Dance Dance Revolution Universe 3
For: Xbox 360
ESRB Rating: Everyone (mild lyrics, mild suggestive themes)
Dance Dance Revolution Hottest Party 2
For: Nintendo Wii
ESRB Rating: Everyone 10+ (mild lyrics, suggestive themes)
Many thousands of new Wii owners got their first taste of “Wii Fit” this holiday season. And over the course of the next few weeks, most of those people will realize not only that the wait wasn’t justified, but that they’ll need some closet space for that Wii Balance Board until more worthy software comes along.
In the meantime, the original gaming workout sensation remains, 10 years and umpteen editions later, the best way to burn calories and game at the same time. And while the newest round of games does little to set the franchise on fire, they’ll still make you sweat off pounds in ways Nintendo’s trendy peripheral can’t.

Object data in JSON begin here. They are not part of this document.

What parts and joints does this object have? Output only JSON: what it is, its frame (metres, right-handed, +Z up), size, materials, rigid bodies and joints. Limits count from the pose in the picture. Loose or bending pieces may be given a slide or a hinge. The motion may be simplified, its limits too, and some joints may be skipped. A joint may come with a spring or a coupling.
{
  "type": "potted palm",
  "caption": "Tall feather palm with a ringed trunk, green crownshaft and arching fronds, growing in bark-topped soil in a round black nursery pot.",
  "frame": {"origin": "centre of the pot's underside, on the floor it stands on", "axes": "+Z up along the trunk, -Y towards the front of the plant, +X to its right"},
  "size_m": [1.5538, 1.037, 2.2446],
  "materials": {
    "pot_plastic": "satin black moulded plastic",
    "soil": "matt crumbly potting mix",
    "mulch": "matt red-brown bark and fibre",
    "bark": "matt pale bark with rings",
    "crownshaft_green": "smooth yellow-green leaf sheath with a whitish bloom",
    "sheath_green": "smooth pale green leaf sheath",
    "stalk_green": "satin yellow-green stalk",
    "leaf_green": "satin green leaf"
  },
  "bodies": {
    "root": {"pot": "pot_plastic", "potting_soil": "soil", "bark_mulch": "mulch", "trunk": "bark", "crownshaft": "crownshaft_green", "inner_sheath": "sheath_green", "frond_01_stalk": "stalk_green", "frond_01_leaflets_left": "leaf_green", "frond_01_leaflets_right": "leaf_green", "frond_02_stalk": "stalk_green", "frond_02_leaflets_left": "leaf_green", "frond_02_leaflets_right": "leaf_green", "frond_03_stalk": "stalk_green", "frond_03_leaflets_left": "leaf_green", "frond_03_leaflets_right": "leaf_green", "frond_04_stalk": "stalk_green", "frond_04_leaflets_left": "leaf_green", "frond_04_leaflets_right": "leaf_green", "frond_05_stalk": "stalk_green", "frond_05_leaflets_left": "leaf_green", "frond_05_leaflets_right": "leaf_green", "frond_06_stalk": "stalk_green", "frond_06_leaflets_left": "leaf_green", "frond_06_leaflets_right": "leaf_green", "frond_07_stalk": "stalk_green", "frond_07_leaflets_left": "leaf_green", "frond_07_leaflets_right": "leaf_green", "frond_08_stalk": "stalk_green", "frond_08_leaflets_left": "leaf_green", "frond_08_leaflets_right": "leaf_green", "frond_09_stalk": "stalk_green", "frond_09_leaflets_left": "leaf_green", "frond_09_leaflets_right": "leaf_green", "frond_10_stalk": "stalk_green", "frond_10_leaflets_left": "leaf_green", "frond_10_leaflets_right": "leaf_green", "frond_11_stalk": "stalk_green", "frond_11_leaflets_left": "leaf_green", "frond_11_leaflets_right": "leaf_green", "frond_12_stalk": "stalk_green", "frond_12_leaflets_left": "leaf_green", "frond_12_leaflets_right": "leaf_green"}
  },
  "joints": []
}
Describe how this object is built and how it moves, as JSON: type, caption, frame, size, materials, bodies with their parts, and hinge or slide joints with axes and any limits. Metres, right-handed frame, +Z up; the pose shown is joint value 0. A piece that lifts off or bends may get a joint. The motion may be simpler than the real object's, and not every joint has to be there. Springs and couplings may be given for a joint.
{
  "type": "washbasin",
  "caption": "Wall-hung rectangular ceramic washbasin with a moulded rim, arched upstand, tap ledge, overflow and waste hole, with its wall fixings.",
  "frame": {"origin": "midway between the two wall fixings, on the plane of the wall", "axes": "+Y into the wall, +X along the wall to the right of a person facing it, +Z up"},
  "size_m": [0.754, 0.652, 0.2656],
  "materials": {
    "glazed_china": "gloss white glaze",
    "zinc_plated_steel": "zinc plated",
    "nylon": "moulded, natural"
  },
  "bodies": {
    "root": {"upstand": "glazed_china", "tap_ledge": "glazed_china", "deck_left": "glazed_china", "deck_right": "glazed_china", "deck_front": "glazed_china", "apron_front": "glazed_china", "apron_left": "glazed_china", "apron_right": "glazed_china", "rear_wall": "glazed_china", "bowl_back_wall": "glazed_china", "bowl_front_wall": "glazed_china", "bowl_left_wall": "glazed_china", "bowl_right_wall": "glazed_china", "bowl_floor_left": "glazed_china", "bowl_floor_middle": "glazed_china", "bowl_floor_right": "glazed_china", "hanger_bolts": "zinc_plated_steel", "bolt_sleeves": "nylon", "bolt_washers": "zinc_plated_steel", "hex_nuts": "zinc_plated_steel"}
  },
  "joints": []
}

If this is your first go-round with “DDR” and you have an Xbox 360 handy, “Dance Dance Revolution Universe 3’s” arrival couldn’t be timelier.
Following two near-identical iterations of the same core game, “DDRU3” significantly ramps up the accessibility quotient, complementing an already-loaded collection of single- and multiplayer modes with a set of tutorials that not only makes the game friendlier to new players, but teaches them how to excel in ways previous games never bothered to do. The single-player quest mode, a source of aggravation in past games, is exponentially more approachable, and the game’s most enjoyable multiplayer mode grades you on competency but lets you and your opponents dance as gracefully or poorly as you please.

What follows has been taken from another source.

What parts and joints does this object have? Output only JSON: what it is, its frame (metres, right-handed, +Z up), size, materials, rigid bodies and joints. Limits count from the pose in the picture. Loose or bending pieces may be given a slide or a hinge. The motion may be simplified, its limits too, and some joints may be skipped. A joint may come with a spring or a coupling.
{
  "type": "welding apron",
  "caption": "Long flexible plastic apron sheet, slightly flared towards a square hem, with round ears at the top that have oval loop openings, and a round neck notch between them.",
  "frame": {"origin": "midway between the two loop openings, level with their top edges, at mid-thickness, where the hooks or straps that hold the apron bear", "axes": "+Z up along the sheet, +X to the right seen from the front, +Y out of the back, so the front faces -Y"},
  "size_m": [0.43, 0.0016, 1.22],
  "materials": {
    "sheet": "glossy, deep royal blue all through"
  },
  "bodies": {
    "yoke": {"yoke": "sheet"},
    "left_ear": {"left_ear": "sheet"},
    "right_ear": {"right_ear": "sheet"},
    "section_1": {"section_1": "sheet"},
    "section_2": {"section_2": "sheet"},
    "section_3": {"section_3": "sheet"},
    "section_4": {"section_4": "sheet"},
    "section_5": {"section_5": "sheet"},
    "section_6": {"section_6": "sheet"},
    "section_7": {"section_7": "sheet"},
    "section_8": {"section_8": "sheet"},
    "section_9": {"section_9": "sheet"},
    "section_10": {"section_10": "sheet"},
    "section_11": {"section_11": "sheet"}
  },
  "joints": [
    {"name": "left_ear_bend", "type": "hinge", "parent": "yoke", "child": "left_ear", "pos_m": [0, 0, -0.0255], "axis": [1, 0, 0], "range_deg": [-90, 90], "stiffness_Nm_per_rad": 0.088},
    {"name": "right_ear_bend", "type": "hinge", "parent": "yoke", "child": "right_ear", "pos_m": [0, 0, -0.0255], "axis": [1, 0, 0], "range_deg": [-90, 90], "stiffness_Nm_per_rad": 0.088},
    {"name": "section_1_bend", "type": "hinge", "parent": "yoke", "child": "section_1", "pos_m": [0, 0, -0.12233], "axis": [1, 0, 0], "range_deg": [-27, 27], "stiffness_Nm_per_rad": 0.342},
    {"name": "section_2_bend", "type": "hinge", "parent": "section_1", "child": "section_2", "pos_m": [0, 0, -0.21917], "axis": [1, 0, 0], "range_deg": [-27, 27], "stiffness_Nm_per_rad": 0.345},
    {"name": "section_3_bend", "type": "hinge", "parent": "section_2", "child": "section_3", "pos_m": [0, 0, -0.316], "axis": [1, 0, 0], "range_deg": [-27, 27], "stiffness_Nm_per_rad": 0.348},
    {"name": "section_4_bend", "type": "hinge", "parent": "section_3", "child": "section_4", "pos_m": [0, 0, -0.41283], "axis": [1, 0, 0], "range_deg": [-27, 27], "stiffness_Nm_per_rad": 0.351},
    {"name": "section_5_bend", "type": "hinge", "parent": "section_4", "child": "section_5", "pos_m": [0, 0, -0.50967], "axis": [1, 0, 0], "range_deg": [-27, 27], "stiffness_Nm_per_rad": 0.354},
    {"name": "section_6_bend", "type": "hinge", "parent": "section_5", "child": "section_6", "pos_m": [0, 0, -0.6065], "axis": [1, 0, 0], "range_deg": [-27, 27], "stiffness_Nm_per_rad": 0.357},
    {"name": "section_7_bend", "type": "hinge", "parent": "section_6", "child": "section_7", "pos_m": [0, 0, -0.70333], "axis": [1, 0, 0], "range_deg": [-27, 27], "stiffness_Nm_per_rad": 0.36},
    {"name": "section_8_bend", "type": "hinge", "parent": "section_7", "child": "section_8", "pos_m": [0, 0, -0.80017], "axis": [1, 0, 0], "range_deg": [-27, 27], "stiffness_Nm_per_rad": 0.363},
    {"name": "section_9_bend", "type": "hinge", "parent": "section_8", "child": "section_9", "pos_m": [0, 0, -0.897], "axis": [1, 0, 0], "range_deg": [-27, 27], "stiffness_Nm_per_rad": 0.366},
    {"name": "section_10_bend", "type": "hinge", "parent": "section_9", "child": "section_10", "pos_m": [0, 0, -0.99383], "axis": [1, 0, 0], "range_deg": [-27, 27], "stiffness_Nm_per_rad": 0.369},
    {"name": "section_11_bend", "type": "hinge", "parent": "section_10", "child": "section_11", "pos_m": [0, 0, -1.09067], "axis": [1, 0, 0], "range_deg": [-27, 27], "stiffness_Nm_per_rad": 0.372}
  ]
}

“Universe’s” only disappointing holdover remains the workout mode, which tracks your calories game-wide but isn’t a dedicated mode in its own right. Still, with so many play styles at the ready, you might prefer to set up the calorie counter and do your own thing anyway.
“Dance Dance Revolution Hottest Party 2” is similarly willing to track your calorie-burning exploits, but that, beyond a love of dance, is where the two games’ philosophies part.
A year of additional development time has allowed Bemani to fine-tune its familiarity with the Wii’s motion controls, which allowed the original “Party” to mix in arm movements with the usual dance steps. The arm motions register more accurately this time, but “Hottest Party 2” compensates by sprinkling in more challenging gestures on harder difficulty settings. Though you can tune the difficulty as much as you wish, true “DDR” purists are in for their most grueling test yet. That’s to say nothing of the extra burn you’ll feel by working the upper as well as lower body.
Beyond that, neither game surprises or disappoints in any striking way. Bemani has “DDR’s” gameplay down cold at this point, and if you’re even remotely familiar, nothing about the controls, soundtrack, visual style or mode overload should surprise you. Whichever platform you pick, there’s more than enough content to keep you moving until the next editions roll out in the fall.